Die von den Politikern in den diversen Meetings zur Euro-Rettung beschlossenen Massnahmen passen nicht in diese drei Gruppen. Im Grunde wird versucht, den augenblicklichen Status zu retten. Es ist dies ein Status des Ungleichgewichts. Die Krise, die durch das Ungleichgewicht ausgelöst wurde, wurde nicht gelöst, sondern festgezurrt. Zum Glück wird Schuldenmachen auch nicht erleichtert, wie von den Schwachen erhofft, etwa durch Eurobonds.
Es ist offensichtlich, dass nur Deutschland, Holland und Finnland dieses Ziel wirklich verfolgen. Frankreich ist zwar in einer anderen Situation, lehnt sich aber an Deutschland an. Als wirtschaftlich stärkstes Land ist Deutschland auf einmal für das Schicksal Europas verantwortlich. Andere richten sich nach ihm. Frau Merkel rutscht in die Rolle Bismarcks. Diese Situation musste zu Spannungen führen. Als Erstes zeigten sie ich im Falle Großbritanniens. Als Bruchstelle ergab sich die Finanztransaktions-Steuer. England sieht dadurch seine wichtigste Branche, den Finanzsektor, bedroht. Sollte sich England ganz zurückziehen, so wird sich Europa verändern. Das Thema freier Handel und Rechtsstaatlichkeit hat einen Unterstützer weniger.
Für die sogenannten armen Länder ändert sich durch die letzten Beschlüsse nichts. Ausser im Falle Griechenlands bleiben sie auf ihren Schulden sitzen. Dabei haben sich mehrere Länder in einem Masse verschuldet, das nicht vertretbar ist. Wie bei Griechenland betragen auch bei Irland und Portugal die Schulden ein Vielfaches des jährlichen Steueraufkommens. Wenn überhaupt, so können sie erst in Jahrzehnten beglichen werden. Da man im Falle Griechenlands die Geldgeber gezwungen hat, ("freiwillig") auf die Hälfte ihrer Forderungen zu verzichten, wurde der Rubikon überschritten. Die Unschuld ist dahin. Europa ist in die Gesellschaft von pleite gegangenen Unternehmen gerückt. Jeder noch so hohe Zinssatz hat nur noch einen spekulativen Wert. Man muss durch Zinsen soviel Geld einnehmen, dass man am Schluss auf das eingesetzte Kapital verzichten kann.
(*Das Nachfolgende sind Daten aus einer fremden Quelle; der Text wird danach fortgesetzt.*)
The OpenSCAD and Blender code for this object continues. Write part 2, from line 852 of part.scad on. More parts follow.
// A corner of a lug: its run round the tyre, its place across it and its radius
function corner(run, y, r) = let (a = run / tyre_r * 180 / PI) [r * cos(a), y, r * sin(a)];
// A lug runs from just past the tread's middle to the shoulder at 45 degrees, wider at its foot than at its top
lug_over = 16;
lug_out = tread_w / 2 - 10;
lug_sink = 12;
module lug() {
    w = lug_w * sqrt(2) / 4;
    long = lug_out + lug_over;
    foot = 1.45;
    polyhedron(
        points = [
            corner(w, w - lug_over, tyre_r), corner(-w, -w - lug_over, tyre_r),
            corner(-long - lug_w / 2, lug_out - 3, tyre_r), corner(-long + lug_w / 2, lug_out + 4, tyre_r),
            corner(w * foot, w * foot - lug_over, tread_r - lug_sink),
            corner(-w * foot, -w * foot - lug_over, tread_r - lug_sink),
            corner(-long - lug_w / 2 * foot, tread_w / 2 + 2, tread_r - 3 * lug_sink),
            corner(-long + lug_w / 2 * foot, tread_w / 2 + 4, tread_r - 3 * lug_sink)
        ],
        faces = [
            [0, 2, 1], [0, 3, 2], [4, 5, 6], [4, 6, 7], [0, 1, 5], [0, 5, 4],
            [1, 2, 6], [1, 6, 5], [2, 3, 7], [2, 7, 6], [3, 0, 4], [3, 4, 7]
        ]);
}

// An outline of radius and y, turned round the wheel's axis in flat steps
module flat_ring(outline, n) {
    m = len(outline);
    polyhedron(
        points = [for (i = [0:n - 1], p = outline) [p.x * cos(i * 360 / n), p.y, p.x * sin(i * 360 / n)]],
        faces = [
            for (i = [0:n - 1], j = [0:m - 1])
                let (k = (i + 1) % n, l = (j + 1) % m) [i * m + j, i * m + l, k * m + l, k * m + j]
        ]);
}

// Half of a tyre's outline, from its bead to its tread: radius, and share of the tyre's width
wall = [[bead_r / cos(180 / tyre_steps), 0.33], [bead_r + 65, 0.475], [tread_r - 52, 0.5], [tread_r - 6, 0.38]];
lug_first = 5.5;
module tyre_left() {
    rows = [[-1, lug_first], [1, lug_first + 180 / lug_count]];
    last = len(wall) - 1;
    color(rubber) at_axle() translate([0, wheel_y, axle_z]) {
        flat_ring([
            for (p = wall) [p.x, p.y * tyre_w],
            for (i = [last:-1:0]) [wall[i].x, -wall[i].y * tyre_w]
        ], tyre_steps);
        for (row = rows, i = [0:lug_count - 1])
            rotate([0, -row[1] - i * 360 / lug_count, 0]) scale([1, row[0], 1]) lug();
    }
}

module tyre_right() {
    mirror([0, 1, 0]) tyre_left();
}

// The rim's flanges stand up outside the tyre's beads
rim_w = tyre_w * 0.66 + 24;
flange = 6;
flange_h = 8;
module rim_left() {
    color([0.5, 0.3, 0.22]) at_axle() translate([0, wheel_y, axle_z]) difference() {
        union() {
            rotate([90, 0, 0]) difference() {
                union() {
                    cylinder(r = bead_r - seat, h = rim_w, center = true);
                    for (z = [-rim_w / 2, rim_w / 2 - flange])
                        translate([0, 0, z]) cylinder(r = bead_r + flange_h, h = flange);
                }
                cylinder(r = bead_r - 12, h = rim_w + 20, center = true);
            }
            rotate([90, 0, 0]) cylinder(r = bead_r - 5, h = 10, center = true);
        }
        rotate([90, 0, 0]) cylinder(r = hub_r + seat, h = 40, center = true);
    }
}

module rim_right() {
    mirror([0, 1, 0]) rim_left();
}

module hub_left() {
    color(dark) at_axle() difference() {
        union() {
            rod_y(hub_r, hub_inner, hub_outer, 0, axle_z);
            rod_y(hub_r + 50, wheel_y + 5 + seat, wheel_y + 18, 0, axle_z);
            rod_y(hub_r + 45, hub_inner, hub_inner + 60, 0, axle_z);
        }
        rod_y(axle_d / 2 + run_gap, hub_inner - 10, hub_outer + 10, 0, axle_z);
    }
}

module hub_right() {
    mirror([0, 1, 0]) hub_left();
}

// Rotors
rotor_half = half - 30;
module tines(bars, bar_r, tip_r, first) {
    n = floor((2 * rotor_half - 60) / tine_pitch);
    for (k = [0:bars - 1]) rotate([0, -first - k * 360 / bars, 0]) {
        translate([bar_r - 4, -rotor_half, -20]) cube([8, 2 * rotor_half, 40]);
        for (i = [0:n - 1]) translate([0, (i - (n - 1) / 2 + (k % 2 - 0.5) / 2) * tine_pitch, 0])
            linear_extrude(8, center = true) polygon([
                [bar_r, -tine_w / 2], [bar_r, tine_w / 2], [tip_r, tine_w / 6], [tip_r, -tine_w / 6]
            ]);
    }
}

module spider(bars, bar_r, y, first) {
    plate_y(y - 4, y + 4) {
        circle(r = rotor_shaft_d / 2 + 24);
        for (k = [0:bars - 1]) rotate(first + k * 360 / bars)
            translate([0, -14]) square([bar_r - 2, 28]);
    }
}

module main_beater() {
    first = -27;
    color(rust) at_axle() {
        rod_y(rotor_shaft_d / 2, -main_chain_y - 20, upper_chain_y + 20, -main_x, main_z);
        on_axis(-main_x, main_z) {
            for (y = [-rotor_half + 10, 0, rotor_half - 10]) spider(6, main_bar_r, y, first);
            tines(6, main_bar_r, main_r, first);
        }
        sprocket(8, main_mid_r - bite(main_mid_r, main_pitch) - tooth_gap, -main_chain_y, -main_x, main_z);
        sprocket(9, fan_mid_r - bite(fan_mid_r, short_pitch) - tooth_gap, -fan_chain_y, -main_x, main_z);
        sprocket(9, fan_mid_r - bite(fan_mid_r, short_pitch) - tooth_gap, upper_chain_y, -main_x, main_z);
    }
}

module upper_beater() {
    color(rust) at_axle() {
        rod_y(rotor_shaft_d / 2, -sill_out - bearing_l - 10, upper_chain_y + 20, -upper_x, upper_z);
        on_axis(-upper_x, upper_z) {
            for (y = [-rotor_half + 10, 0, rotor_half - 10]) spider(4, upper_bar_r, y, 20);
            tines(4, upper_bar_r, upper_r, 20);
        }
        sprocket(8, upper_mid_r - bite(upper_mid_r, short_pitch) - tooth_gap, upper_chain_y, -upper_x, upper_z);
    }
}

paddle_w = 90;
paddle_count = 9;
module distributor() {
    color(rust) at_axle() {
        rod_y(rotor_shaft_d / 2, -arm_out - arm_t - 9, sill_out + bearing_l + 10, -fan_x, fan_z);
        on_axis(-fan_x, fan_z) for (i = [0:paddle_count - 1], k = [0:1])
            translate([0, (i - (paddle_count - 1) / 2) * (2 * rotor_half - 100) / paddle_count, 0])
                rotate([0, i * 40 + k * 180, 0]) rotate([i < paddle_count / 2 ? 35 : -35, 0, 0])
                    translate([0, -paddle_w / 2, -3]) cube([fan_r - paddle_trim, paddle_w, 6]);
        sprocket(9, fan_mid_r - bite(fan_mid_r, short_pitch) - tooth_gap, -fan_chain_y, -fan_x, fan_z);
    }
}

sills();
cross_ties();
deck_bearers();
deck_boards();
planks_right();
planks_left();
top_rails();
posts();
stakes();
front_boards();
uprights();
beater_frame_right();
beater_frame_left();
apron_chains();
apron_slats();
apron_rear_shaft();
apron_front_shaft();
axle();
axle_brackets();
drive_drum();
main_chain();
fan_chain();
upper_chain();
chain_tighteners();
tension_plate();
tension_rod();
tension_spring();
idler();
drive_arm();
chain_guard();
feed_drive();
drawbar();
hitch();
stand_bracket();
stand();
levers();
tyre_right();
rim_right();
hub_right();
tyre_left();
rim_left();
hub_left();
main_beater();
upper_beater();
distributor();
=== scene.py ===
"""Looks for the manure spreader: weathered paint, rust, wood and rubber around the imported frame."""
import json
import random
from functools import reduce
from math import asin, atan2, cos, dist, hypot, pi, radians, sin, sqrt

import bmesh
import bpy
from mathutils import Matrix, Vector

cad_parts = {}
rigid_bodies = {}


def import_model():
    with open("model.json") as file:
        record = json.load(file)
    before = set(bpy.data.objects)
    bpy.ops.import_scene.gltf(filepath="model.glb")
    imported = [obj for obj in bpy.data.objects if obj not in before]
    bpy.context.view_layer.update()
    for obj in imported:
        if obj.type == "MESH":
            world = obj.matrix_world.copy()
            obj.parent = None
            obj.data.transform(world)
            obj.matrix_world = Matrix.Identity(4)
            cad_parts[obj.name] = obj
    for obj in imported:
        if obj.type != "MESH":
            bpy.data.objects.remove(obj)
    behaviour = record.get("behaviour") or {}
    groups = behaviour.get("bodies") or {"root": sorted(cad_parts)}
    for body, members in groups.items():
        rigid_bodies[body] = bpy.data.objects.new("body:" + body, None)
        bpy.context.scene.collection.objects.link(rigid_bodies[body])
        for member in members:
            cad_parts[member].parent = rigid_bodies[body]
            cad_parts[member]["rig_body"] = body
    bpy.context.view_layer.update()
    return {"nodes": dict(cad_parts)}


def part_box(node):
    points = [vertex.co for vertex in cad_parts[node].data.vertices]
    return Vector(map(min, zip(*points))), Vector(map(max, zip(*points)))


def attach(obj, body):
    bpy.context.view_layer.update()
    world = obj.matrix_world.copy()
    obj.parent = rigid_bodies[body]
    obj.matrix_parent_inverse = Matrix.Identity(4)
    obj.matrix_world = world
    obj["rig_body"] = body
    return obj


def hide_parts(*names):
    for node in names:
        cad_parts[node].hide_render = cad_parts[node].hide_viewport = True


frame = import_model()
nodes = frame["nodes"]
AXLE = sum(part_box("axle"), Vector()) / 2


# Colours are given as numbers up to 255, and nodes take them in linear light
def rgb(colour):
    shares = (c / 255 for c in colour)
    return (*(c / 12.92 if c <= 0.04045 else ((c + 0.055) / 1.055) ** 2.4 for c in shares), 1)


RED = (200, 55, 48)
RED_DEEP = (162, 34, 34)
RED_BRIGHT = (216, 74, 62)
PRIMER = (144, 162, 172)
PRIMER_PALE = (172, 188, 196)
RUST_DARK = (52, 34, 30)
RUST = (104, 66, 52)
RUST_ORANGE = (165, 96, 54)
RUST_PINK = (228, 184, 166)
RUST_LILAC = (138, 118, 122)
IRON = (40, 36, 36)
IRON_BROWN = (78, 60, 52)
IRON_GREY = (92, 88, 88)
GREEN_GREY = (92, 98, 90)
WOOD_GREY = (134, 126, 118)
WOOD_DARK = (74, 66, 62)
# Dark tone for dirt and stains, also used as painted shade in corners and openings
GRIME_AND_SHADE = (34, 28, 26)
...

Aber selbst Deutschland und die USA sind in einem Masse verschuldet, dass man sich fragen muss, ob man Politikern überhaupt noch sein Geld anvertrauen kann. Von staatlichen Schuldverschreibungen, die bisher generell als mündelsicher galten, sollte man Eigentlich die Finger lassen. Selbst die Rating-Agenturen, die bisher im Verdacht standen, mit den Darlehensgebern in einem Boot zu sitzen, haben damit begonnen, Staaten geringer zu bewerten als Unternehmen.
Wer im Moment uneingeschränktes Vertrauen geniesst, sind die Zentralbanken, also die EZB, die Europäische Zentralbank, und die Fed, die amerikanische Notenbank. Das besondere an ihrer Situation ist, dass sie nicht mit dem Geld umgehen müssen, das von anderen Banken in Form von Darlehen geschaffen wird. Sie definieren das Geld an sich. Sie erhöhen oder reduzieren die Geldmengen, die im Umlauf sind. Zumindest nimmt man das an. Wird mal erkannt, dass sie das kaum noch tun, ist auch ihr Ruf dahin. Fast erscheint es, dass sie eine übermenschliche Aufgabe zu bewältigen haben. Erst wenn der Glaube an die Macht der EZB erschüttert wird, gerät der Euro wirklich in eine Krise.